FSB national chairman John Allan made the claim in response to recent reports that Premier Foods – owner of the Mr Kipling brand, among others – had demanded that its suppliers should invest their own money into company shares, in order to secure supply contracts.

The company has since defended the action, suggesting that all big brands negotiate on supply costs, and this was simply a way of doing so equivalent to asking for a discount.

However, particular concerns were raised as one company was asked to invest £1,700, there was no clarity on how the sums had been worked out, and there wasn’t even a guarantee of work for all those who agreed to invest.

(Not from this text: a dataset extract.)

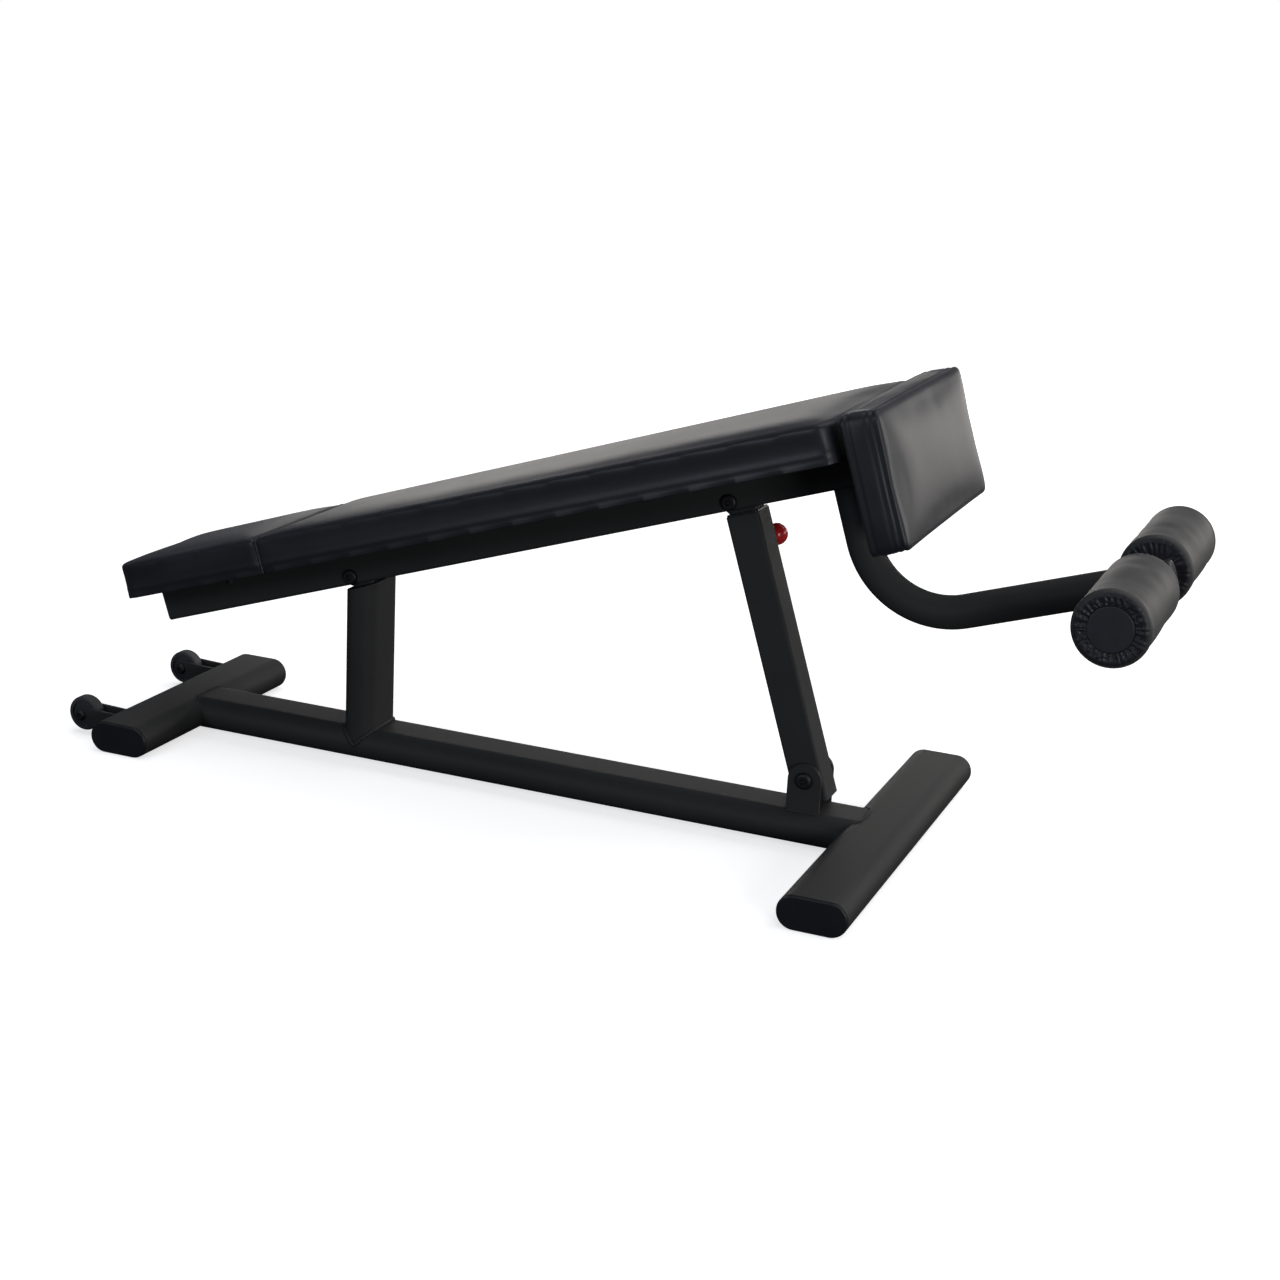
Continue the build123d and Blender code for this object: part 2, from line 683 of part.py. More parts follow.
strut_tube.part.label = "strut_tube"
export_step(strut_tube.part, "parts/strut_tube.step")

with BuildPart() as strut_foot_sleeve:
    with BuildSketch(foot_plane):
        Circle(sleeve_outer)
        Circle(foot_bolt_radius + running_gap, mode=Mode.SUBTRACT)
    extrude(amount=strut_size / 2 + 0.5, both=True)
strut_foot_sleeve.part.label = "strut_foot_sleeve"
export_step(strut_foot_sleeve.part, "parts/strut_foot_sleeve.step")

# Plastic guide in the mouth of the lower tube.
guide_depth = 34.0
guide_lip = 2.5
slide_play = 0.2
with BuildPart() as strut_guide:
    with BuildSketch(bench_top.offset(strut_top - guide_depth)):
        with Locations((strut_at, 0)):
            RectangleRounded(strut_size - 2 * strut_wall, strut_size - 2 * strut_wall, 1.5)
    extrude(amount=guide_depth)
    with BuildSketch(bench_top.offset(strut_top)):
        with Locations((strut_at, 0)):
            RectangleRounded(strut_size - 2, strut_size - 2, strut_corner)
    extrude(amount=guide_lip)
    with BuildSketch(bench_top.offset(strut_top - guide_depth)):
        with Locations((strut_at, 0)):
            RectangleRounded(inner_size + 2 * slide_play, inner_size + 2 * slide_play, 3.0)
    extrude(amount=guide_depth + guide_lip, mode=Mode.SUBTRACT)
strut_guide.part.label = "strut_guide"
export_step(strut_guide.part, "parts/strut_guide.step")

# Sprung locking pin on the strut's left-hand face: barrel, pin with its collar, spring and ball knob.
barrel_length = 34.0
barrel_end_wall = 7.0
chamber_radius = 8.0
strut_face = strut_size / 2
pin_plane = Plane(
    origin=pivot + along * strut_at + square * pin_height,
    x_dir=along,
    z_dir=(0, 1, 0),
)
with BuildPart() as pin_barrel:
    with BuildSketch(pin_plane.offset(strut_face)):
        RegularPolygon(13.0, 6, major_radius=False)
    extrude(amount=9.0)
    with BuildSketch(pin_plane.offset(strut_face)):
        Circle(11.0)
    extrude(amount=barrel_length)
    chamfer(pin_barrel.faces().sort_by(Axis.Y)[-1].edges(), length=1.5)
    with BuildSketch(pin_plane.offset(strut_face)):
        Circle(chamber_radius)
    extrude(amount=barrel_length - barrel_end_wall, mode=Mode.SUBTRACT)
    with BuildSketch(pin_plane.offset(strut_face)):
        Circle(pin_radius + 0.1)
    extrude(amount=barrel_length, mode=Mode.SUBTRACT)
pin_barrel.part.label = "pin_barrel"
export_step(pin_barrel.part, "parts/pin_barrel.step")

pin_tip = inner_size / 2 + 0.4
knob_centre = strut_face + 66.0
knob_radius = 16.5
collar_start = strut_face + 9.0
collar_thickness = 4.0
pin_end = knob_centre - 1.0
with BuildPart() as locking_pin:
    with BuildSketch(pin_plane.offset(pin_tip)):
        Circle(pin_radius)
    extrude(amount=pin_end - pin_tip)
    chamfer(locking_pin.faces().sort_by(Axis.Y)[0].edges(), length=1.5)
    with BuildSketch(pin_plane.offset(collar_start)):
        Circle(chamber_radius - 0.3)
    extrude(amount=collar_thickness)
locking_pin.part.label = "locking_pin"
export_step(locking_pin.part, "parts/locking_pin.step")

spring_start = collar_start + collar_thickness
spring_end = strut_face + barrel_length - barrel_end_wall
spring_wire = 0.6
spring_radius = 6.6
spring_turns = 5
spring_height = spring_end - spring_start - 2 * spring_wire - 0.4
with BuildPart() as pin_spring:
    with BuildLine():
        coil = Helix(
            pitch=spring_height / spring_turns,
            height=spring_height,
            radius=spring_radius,
            center=pin_plane.offset(spring_start + spring_wire + 0.2).origin,
            direction=(0, 1, 0),
        )
    with BuildSketch(Plane(origin=coil @ 0, z_dir=coil % 0)):
        Circle(spring_wire)
    sweep(is_frenet=True)
pin_spring.part.label = "pin_spring"
export_step(pin_spring.part, "parts/pin_spring.step")

knob_neck = 7.5
neck_length = 18.0
with BuildPart() as pin_knob:
    with BuildSketch(pin_plane.offset(knob_centre - neck_length)):
        Circle(knob_neck)
    extrude(amount=neck_length)
    with Locations(pin_plane.offset(knob_centre)):
        Sphere(knob_radius)
    with BuildSketch(pin_plane.offset(knob_centre - neck_length)):
        Circle(pin_radius)
    extrude(amount=pin_end - knob_centre + neck_length, mode=Mode.SUBTRACT)
pin_knob.part.label = "pin_knob"
export_step(pin_knob.part, "parts/pin_knob.step")

# ------------------------------------------------------------------ telescopic strut, inner tube
with BuildPart() as strut_inner_tube:
    with BuildSketch(bench_top.offset(inner_bottom)):
        with Locations((strut_at, 0)):
            RectangleRounded(inner_size, inner_size, 3.0)
            RectangleRounded(inner_size - 2 * inner_wall, inner_size - 2 * inner_wall, 1.0, mode=Mode.SUBTRACT)
    extrude(amount=head_base - inner_bottom)
    with BuildSketch(bench_side):
        with Locations(*[(strut_at, pin_height - setting * hole_pitch) for setting in range(settings)]):
            Circle(pin_radius + 0.4)
    extrude(amount=-strut_size, mode=Mode.SUBTRACT)
strut_inner_tube.part.label = "strut_inner_tube"
export_step(strut_inner_tube.part, "parts/strut_inner_tube.step")

# The head's bore is larger than its bolt, which gives the linkage its play.
head_bore_radius = 9.8
head_radius = 17.0
with BuildPart() as strut_head:
    with BuildSketch(bench_side):
        with Locations((upper_pivot_at, 0)):
            Circle(head_radius)
        with Locations((strut_at, head_base + 1)):
            Rectangle(inner_size, 2)
        make_hull()
        with Locations((upper_pivot_at, 0)):
            Circle(head_bore_radius, mode=Mode.SUBTRACT)
    extrude(amount=inner_size / 2, both=True)
strut_head.part.label = "strut_head"
export_step(strut_head.part, "parts/strut_head.step")
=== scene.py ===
import json
import math
import random

import bmesh
import bpy
import numpy
from mathutils import Matrix, Vector, noise


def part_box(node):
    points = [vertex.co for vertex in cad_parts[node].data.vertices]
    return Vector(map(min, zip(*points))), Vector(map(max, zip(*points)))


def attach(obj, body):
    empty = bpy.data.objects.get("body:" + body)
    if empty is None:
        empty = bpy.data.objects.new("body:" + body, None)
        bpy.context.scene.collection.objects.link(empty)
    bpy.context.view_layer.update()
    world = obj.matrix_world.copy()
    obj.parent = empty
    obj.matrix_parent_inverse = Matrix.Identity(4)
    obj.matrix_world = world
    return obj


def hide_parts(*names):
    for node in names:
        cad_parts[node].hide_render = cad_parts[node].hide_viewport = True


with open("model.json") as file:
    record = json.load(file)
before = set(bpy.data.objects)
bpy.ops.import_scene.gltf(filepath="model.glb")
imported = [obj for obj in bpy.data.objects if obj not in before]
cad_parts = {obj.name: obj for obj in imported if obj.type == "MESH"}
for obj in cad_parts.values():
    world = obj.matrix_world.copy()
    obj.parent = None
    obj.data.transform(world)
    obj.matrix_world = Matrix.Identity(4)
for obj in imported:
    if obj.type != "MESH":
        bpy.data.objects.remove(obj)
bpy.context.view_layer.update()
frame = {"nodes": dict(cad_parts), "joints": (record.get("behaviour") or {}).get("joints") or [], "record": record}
nodes = frame["nodes"]
joints = {joint["name"]: joint for joint in frame["joints"]}
MM = 0.001
# Sockets of a Mix node that mixes colours.
MIX_FIRST = 6
MIX_SECOND = 7
MIX_RESULT = 2

# ---------------------------------------------------------------- the bench's own frame
# x runs up the bench from its pivot bolt, y across it and z square to it.
pivot = Vector(joints["bench_tilt"]["pos_m"])
square = Vector(joints["strut_slide"]["axis"]).normalized()
tilt = math.atan2(-square.x, square.z)
bench_to_world = Matrix.Translation(pivot) @ Matrix.Rotation(-tilt, 4, "Y")
world_to_bench = bench_to_world.inverted()


def bench_box(*names):
    """Lowest and highest corner of CAD nodes in the bench's own frame."""
    points = [world_to_bench @ vertex.co for name in names for vertex in nodes[name].data.vertices]
    low = Vector([min(point[axis] for point in points) for axis in range(3)])
    high = Vector([max(point[axis] for point in points) for axis in range(3)])
    return low, high


# ---------------------------------------------------------------- camera
camera_place = Vector((1.205, -2.901, 1.192))
camera_azimuth = math.radians(21.43)
camera_elevation = math.radians(16.71)
camera_roll = math.radians(2.99)
camera_lens = 62.08

bpy.ops.object.select_all(action="DESELECT")
bpy.ops.object.camera_add(location=camera_place)
camera = bpy.context.object
camera.data.lens = camera_lens
camera.data.sensor_width = 36.0
camera.rotation_mode = "XYZ"
look = Matrix.Rotation(camera_azimuth, 4, "Z") @ Matrix.Rotation(math.pi / 2 - camera_elevation, 4, "X")
camera.rotation_euler = (look @ Matrix.Rotation(camera_roll, 4, "Z")).to_euler("XYZ")
camera.data.clip_end = 60.0
bpy.context.scene.camera = camera
bpy.context.scene.view_settings.view_transform = "Standard"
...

Mr Allan said: “The deterioration of payment practices is an anchor dragging on the potential of small and medium businesses to grow and take on new staff.

“Too many firms are waiting months for the money they are owed, and this has knock-on effects on their own supply chains.

“If the questionable practice being attempted by the likes of Premier Foods becomes the accepted norm, it may well sink those small firms without the cash reserve to prop up their larger customers.”

The FSB’s own research indicates what some of those ‘knock-on effects’ can be, with late payment causing 32% of its respondents to pay their own bills late, 29% unable to grow due to poor cash flow, and 15% facing difficulties paying their staff.

Mr Allan added that the government should take action to resolve this issue, either through a firmer stance on payment practices in the Small Business Bill, or through a tougher Prompt Payment Code that goes beyond simply being a list of compliant companies.